#### Provided information

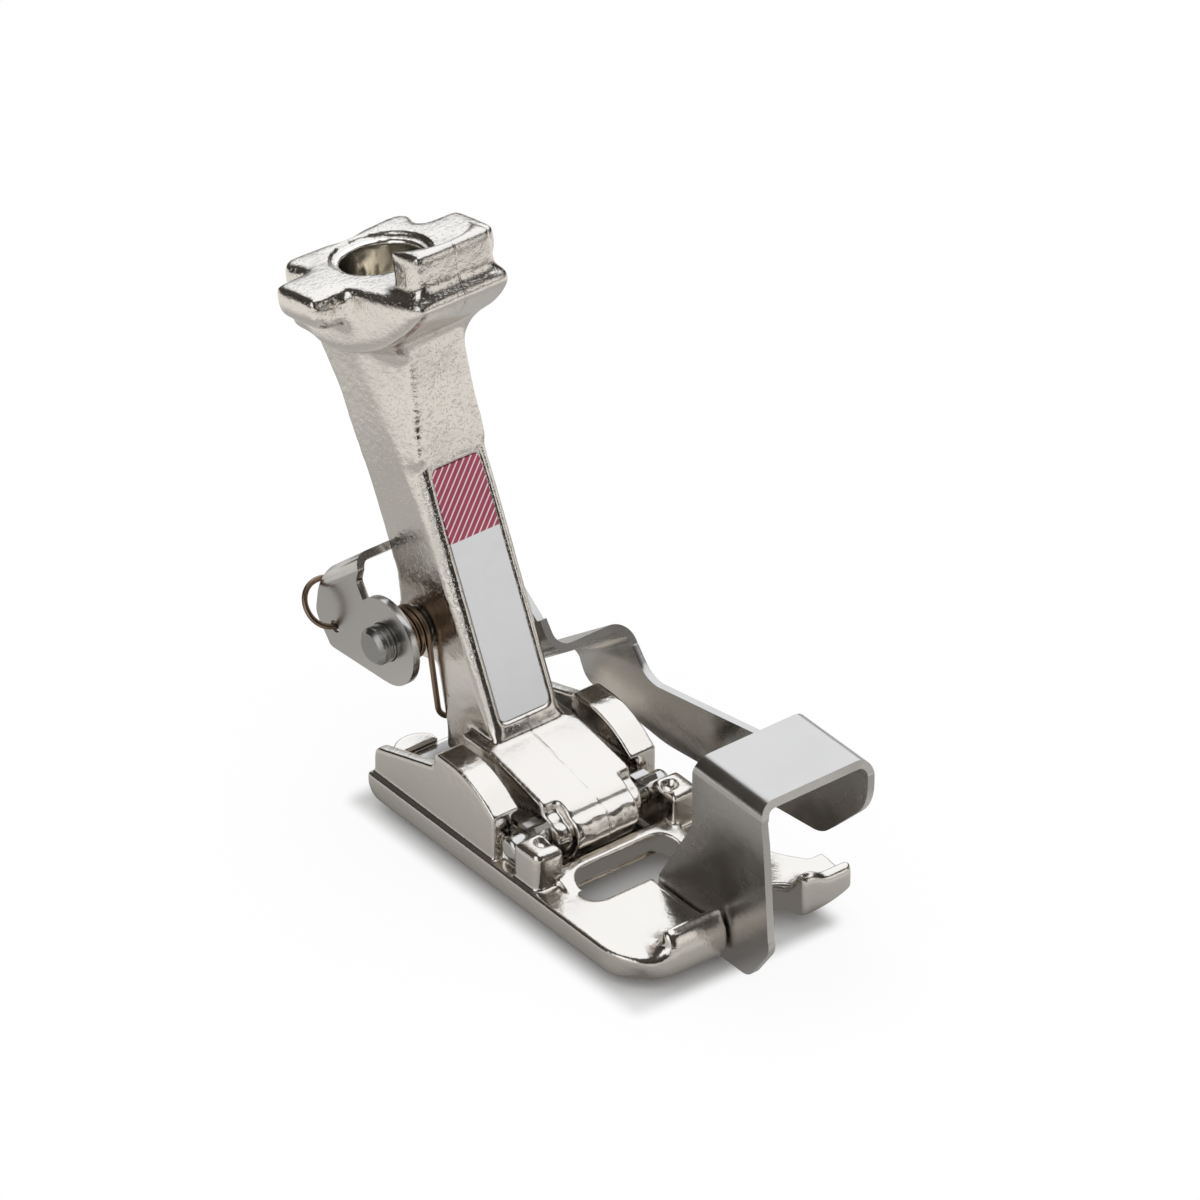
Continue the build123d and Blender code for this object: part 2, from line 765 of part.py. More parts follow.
# Arm: the right cheek turns out, runs over the rail and turns down into the side strip
arm_low = Vector(-arm_low_ahead, -arm_low_down)
arm_high = Vector(-arm_high_ahead, -arm_high_down)
arm_run = arm_high - arm_low
arm_dir = guide_back * arm_run.normalized().X + guide_up * arm_run.normalized().Y
arm_inset = Vector(arm_run.normalized().Y, -arm_run.normalized().X)
arm_section = Plane(origin=on_guide(arm_low.X, arm_low.Y), x_dir=(1, 0, 0), z_dir=arm_dir)
strip_high = arm_high - arm_inset * arm_bend_radius
strip_low = arm_low - arm_inset * arm_bend_radius
with BuildPart() as side_strip:
    add(arch_fold.part)
    with BuildSketch(guide_side.offset(arch_middle)):
        with BuildLine():
            FilletPolyline(
                (-arch_rear, 2 * arch_top),
                (-arch_rear + arch_trim, arch_top - 2 * bend_radius),
                (-arch_rear + 2 * arch_trim, -arch_top),
                (-arm_high_ahead - 2 * arm_bend_radius, -strip_top),
                strip_high,
                strip_low,
                (-arm_low_ahead - 2 * arch_trim, -strip_bottom * 0.94),
                (-arm_high_ahead - strip_top, -strip_bottom),
                (-arch_front + strip_top, -strip_bottom * 0.77),
                (-arch_front, -arch_top),
                (-arch_front, arch_top - 2 * bend_radius),
                (-arch_front + 2 * sheet, 2 * arch_top),
                radius=(0.4, 0.8, 2.0, 0.3, 0.3, 1.2, 8.0, 2.5, 1.4, 0.4),
            )
            Line((-arch_front + 2 * sheet, 2 * arch_top), (-arch_rear, 2 * arch_top))
        make_face()
    extrude(amount=side_plane, mode=Mode.INTERSECT)

# Guide, rear part: a wide fold round the stem, cut to the outline of each cheek
bridge_top = Vector(bridge_top_back, bridge_top_up)
bridge_low = Vector(bridge_low_back, bridge_low_up)
bridge_run = bridge_low - bridge_top
bridge_dir = guide_back * bridge_run.normalized().X + guide_up * bridge_run.normalized().Y
bridge_in = Vector(bridge_run.normalized().Y, -bridge_run.normalized().X)
bridge_section = Plane(
    origin=on_guide(bridge_top.X, bridge_top.Y) - bridge_dir * lobe_radius,
    x_dir=(1, 0, 0),
    z_dir=bridge_dir,
)
with BuildPart() as rear_fold:
    with BuildSketch(bridge_section):
        with BuildLine() as bridge_line:
            FilletPolyline(
                (-left_cheek, 3 * lobe_radius),
                (-left_cheek, 0),
                (right_cheek, 0),
                (right_cheek, 3 * lobe_radius),
                radius=bend_mid,
            )
        trace(bridge_line.line, line_width=sheet)
    extrude(amount=bridge_run.length + 2 * lobe_radius)

cheek_start = bridge_top - bridge_in * sheet
cheek_end = bridge_low - bridge_in * sheet
with BuildPart() as left_half:
    add(rear_fold.part)
    with BuildSketch(guide_side.offset(-left_cheek - sheet)):
        with BuildLine():
            FilletPolyline(
                cheek_start,
                (bridge_top_back - sheet, bridge_top_up - sheet),
                (lobe_radius, lobe_radius),
                (lobe_radius * 0.7, lobe_radius * 0.55),
                (-0.1 * lobe_radius, lobe_radius * 0.2),
                (-0.1 * lobe_radius, -lobe_radius),
                (cheek_reach * 0.82, -cheek_foot),
                (cheek_reach, -cheek_foot * 0.44),
                (cheek_reach * 0.95, cheek_foot * 0.28),
                cheek_end,
                radius=(0.3, 0.4, 0.6, 0.3, 0.3, 1.0, 1.0, 0.8),
            )
            Line(cheek_end, cheek_start)
        make_face()
        Circle(lobe_radius)
        Circle(guide_pin_radius + guide_pin_gap, mode=Mode.SUBTRACT)
        with Locations((hook_back, -hook_down)):
            Circle(hook_hole_radius, mode=Mode.SUBTRACT)
    extrude(amount=left_cheek + sheet, mode=Mode.INTERSECT)

arm_cheek_low = arm_low + arm_inset * arm_bend_radius
arm_cheek_high = arm_high + arm_inset * arm_bend_radius
with BuildPart() as right_half:
    add(rear_fold.part)
    with BuildSketch(guide_side):
        with BuildLine():
            FilletPolyline(
                cheek_start,
                (bridge_top_back - sheet, bridge_top_up - sheet),
                (lobe_radius * 0.45, lobe_radius * 0.8),
                (-0.8 * lobe_radius, lobe_radius * 0.57),
                arm_cheek_high,
                arm_cheek_low,
                (cheek_reach * 0.82, -cheek_foot),
                (cheek_reach, -cheek_foot * 0.44),
                (cheek_reach * 0.95, cheek_foot * 0.28),
                cheek_end,
                radius=(0.3, 0.6, 1.0, 0.2, 0.2, 1.0, 1.0, 0.8),
            )
            Line(cheek_end, cheek_start)
        make_face()
        Circle(guide_pin_radius + guide_pin_gap, mode=Mode.SUBTRACT)
    extrude(amount=right_cheek + sheet, mode=Mode.INTERSECT)

with BuildPart() as guide:
    add(blade.part)
    add(side_strip.part)
    add(left_half.part)
    add(right_half.part)
    with BuildSketch(arm_section):
        with BuildLine() as arm_line:
            FilletPolyline(
                (right_cheek, 1.8 * arm_bend_radius),
                (right_cheek, 0),
                (side_plane, 0),
                (side_plane, -2.2 * arm_bend_radius),
                radius=arm_bend_radius,
            )
        trace(arm_line.line, line_width=sheet)
    extrude(amount=arm_run.length)
guide.part.label = "guide"

# Torsion spring: one coil on the pin, a leg and bar hooked behind the stem, a ring in the cheek.
# The leg from the bar runs straight up and meets the coil as a tangent.
boss_share = (boss_height - stem_foot_up) / (stem_knee_up - stem_foot_up)
stem_half_boss = stem_half_low + (stem_half_knee - stem_half_low) * boss_share
coil_inner_x = stem_half_boss + coil_side_gap + wire_radius
bar_ahead = boss_back - (stem_rear_low + wire_radius + bar_gap)
bar_below = boss_height - (stem_foot_up + wire_radius)
bar_far = hypot(bar_ahead, bar_below)
leg_angle = atan2(bar_below, bar_ahead) - acos(coil_radius / bar_far)
leg_flat = (bar_far**2 - coil_radius**2) ** 0.5
leg_meets = -shank_back * cos(leg_angle) - shank_up * sin(leg_angle)
to_left = Vector(-1, 0, 0)
coil_plane = Plane(
    origin=on_shank(boss_back, boss_height, -coil_inner_x), x_dir=leg_meets, z_dir=to_left
)
coil_rise = coil_pitch / (2 * pi * coil_radius)
ring_dir = -guide_back * cos(radians(ring_angle)) - guide_up * sin(radians(ring_angle))
hook_at = on_guide(hook_back, -hook_down, -left_cheek)
ring_far = hook_at - ring_dir * 2 * ring_radius
with BuildPart() as torsion_spring:
    with BuildLine() as wire_line:
        coil = coil_plane * Helix(
            pitch=coil_pitch,
            height=coil_pitch * coil_turns,
            radius=coil_radius,
            mode=Mode.PRIVATE,
        )
        bar_corner = coil @ 0 - (coil % 0) * leg_flat * hypot(1, coil_rise)
        FilletPolyline(
            Vector(bar_reach, bar_corner.Y, bar_corner.Z),
            bar_corner,
            coil @ 0,
            radius=leg_bend,
        )
        add(coil)
        FilletPolyline(
            coil @ 1,
            coil @ 1 + (coil % 1) * end_straight,
            ring_far - to_left * ring_inside,
            ring_far + to_left * ring_radius,
            hook_at + to_left * ring_radius,
            hook_at - to_left * (sheet / 2 + hook_proud),
            radius=(end_bend, ring_entry, ring_round, ring_round),
        )
    with BuildSketch(Plane(origin=wire_line.line @ 0, z_dir=to_left)):
        RegularPolygon(wire_radius, side_count=wire_sides)
    sweep(path=wire_line.line)
torsion_spring.part.label = "torsion_spring"

os.makedirs("parts", exist_ok=True)
export_step(sole.part, "parts/sole.step")
export_step(sole_pin.part, "parts/sole_pin.step")
export_step(leaf_spring.part, "parts/leaf_spring.step")
export_step(shank.part, "parts/shank.step")
export_step(label.part, "parts/label.step")
export_step(guide_pin.part, "parts/guide_pin.step")
export_step(guide.part, "parts/guide.step")
export_step(torsion_spring.part, "parts/torsion_spring.step")
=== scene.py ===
from math import cos, radians, sin

import bmesh
import bpy
import numpy as np
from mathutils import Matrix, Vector


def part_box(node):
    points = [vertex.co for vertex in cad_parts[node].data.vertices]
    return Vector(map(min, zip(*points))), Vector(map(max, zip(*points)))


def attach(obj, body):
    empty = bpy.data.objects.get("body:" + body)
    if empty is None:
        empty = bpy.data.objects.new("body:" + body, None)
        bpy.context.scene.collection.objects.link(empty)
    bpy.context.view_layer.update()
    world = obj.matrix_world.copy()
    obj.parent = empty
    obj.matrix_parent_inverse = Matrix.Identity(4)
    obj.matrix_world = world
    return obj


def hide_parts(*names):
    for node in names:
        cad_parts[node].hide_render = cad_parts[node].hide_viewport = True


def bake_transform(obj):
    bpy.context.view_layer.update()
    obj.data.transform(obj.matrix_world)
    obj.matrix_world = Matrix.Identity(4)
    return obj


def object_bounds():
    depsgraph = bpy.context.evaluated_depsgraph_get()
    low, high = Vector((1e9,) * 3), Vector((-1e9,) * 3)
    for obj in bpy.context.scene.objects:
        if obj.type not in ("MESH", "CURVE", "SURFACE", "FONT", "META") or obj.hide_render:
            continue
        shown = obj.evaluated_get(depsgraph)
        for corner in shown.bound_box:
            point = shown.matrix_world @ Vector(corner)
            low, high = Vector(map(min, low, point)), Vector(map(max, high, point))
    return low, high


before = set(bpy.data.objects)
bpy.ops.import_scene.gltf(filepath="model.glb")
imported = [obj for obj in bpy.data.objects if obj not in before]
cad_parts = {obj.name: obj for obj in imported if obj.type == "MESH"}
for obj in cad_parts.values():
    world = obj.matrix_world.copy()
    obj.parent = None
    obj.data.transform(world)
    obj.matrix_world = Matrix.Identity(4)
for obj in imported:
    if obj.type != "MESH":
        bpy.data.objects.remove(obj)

cad_box = [list(corner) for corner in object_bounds()]
mm = 0.001

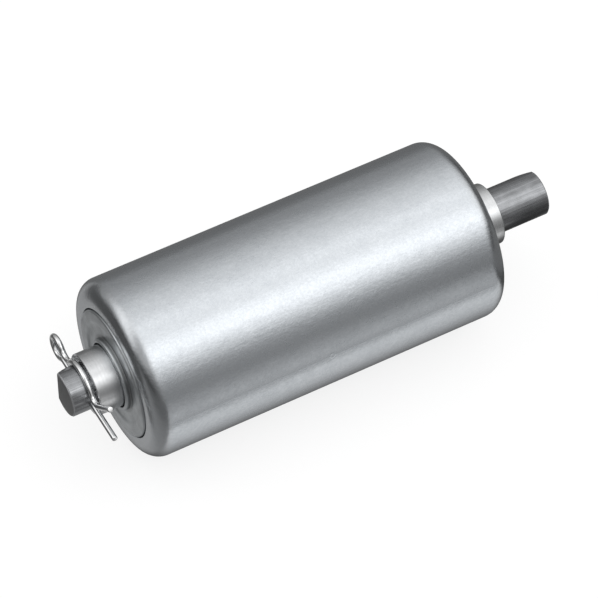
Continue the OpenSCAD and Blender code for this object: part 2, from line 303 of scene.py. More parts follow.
def turned_marks(tree, given, place):
    part = put(tree, "SeparateXYZ", {0: place}).outputs
    rings = put(tree, "CombineXYZ", {0: part["X"], 1: radius_from_axis(tree, place)})
    spread = scaled(tree, rings.outputs[0], per(tree, given["Width"]))
    return remap(tree, noise(tree, spread, 3, 0.65), 0.3, 0.7)


def scuffs(tree, given, place):
    """Short fine scratches in a few patches, in two directions."""
    size = per(tree, given["Size"])
    marks = []
    for turn in (0.5, -0.9):
        turned = put(tree, "VectorRotate", {"Vector": place, "Axis": (0, 0.6, 0.8),
                                            "Angle": turn})
        long_noise = noise(tree, scaled(tree, scaled(tree, turned.outputs[0], size),
                                        (0.6, 14.0, 14.0)), 1, 0.4)
        marks.append(remap(tree, long_noise, 0.70, 0.74))
    patches = remap(tree, noise(tree, scaled(tree, place, size), 2, 0.5, 0.8), 0.5, 0.62)
    return calc(tree, "MULTIPLY", calc(tree, "MAXIMUM", *marks), patches)


def end_zone(tree, given, place):
    """1 past a distance from the middle of the roller, rising over a softness."""
    x = calc(tree, "ABSOLUTE", put(tree, "SeparateXYZ", {0: place}).outputs["X"])
    past = calc(tree, "SUBTRACT", x, given["Start"])
    return calc(tree, "DIVIDE", past, given["Softness"], clamp=True)


def weld_seam(tree, given, place):
    """The line of the tube's weld, at a turn about the axis from the front."""
    part = put(tree, "SeparateXYZ", {0: place}).outputs
    turn = calc(tree, "ARCTAN2", part["Z"], calc(tree, "MULTIPLY", part["Y"], -1.0))
    off = calc(tree, "ABSOLUTE", calc(tree, "SUBTRACT", turn, given["Turn"]))
    across = calc(tree, "MULTIPLY", off, radius_from_axis(tree, place))
    near = calc(tree, "DIVIDE", across, given["Width"], clamp=True)
    end = calc(tree, "DIVIDE", calc(tree, "ABSOLUTE", part["X"]), given["Reach"])
    fade = remap(tree, end, 0.97, 1.0, 1.0, 0.0)
    return calc(tree, "MULTIPLY", calc(tree, "SUBTRACT", 1.0, near), fade)


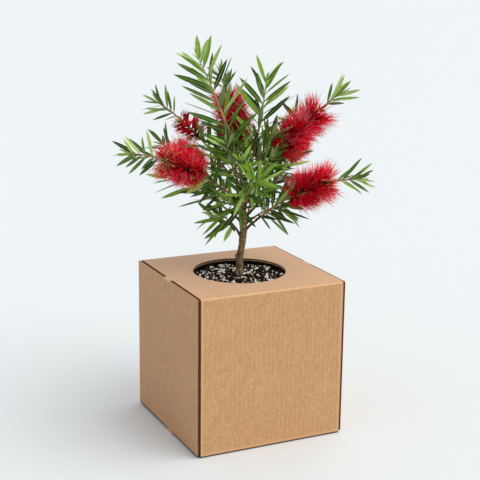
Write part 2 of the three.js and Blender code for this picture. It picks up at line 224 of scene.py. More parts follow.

########

Beginning with the line containing "sweep(path=wire_line.line)" and ending with the line containing "if empty is", extract those lines exactly from the listing above, and only those.

    sweep(path=wire_line.line)
torsion_spring.part.label = "torsion_spring"

os.makedirs("parts", exist_ok=True)
export_step(sole.part, "parts/sole.step")
export_step(sole_pin.part, "parts/sole_pin.step")
export_step(leaf_spring.part, "parts/leaf_spring.step")
export_step(shank.part, "parts/shank.step")
export_step(label.part, "parts/label.step")
export_step(guide_pin.part, "parts/guide_pin.step")
export_step(guide.part, "parts/guide.step")
export_step(torsion_spring.part, "parts/torsion_spring.step")
=== scene.py ===
from math import cos, radians, sin

import bmesh
import bpy
import numpy as np
from mathutils import Matrix, Vector


def part_box(node):
    points = [vertex.co for vertex in cad_parts[node].data.vertices]
    return Vector(map(min, zip(*points))), Vector(map(max, zip(*points)))


def attach(obj, body):
    empty = bpy.data.objects.get("body:" + body)
    if empty is None:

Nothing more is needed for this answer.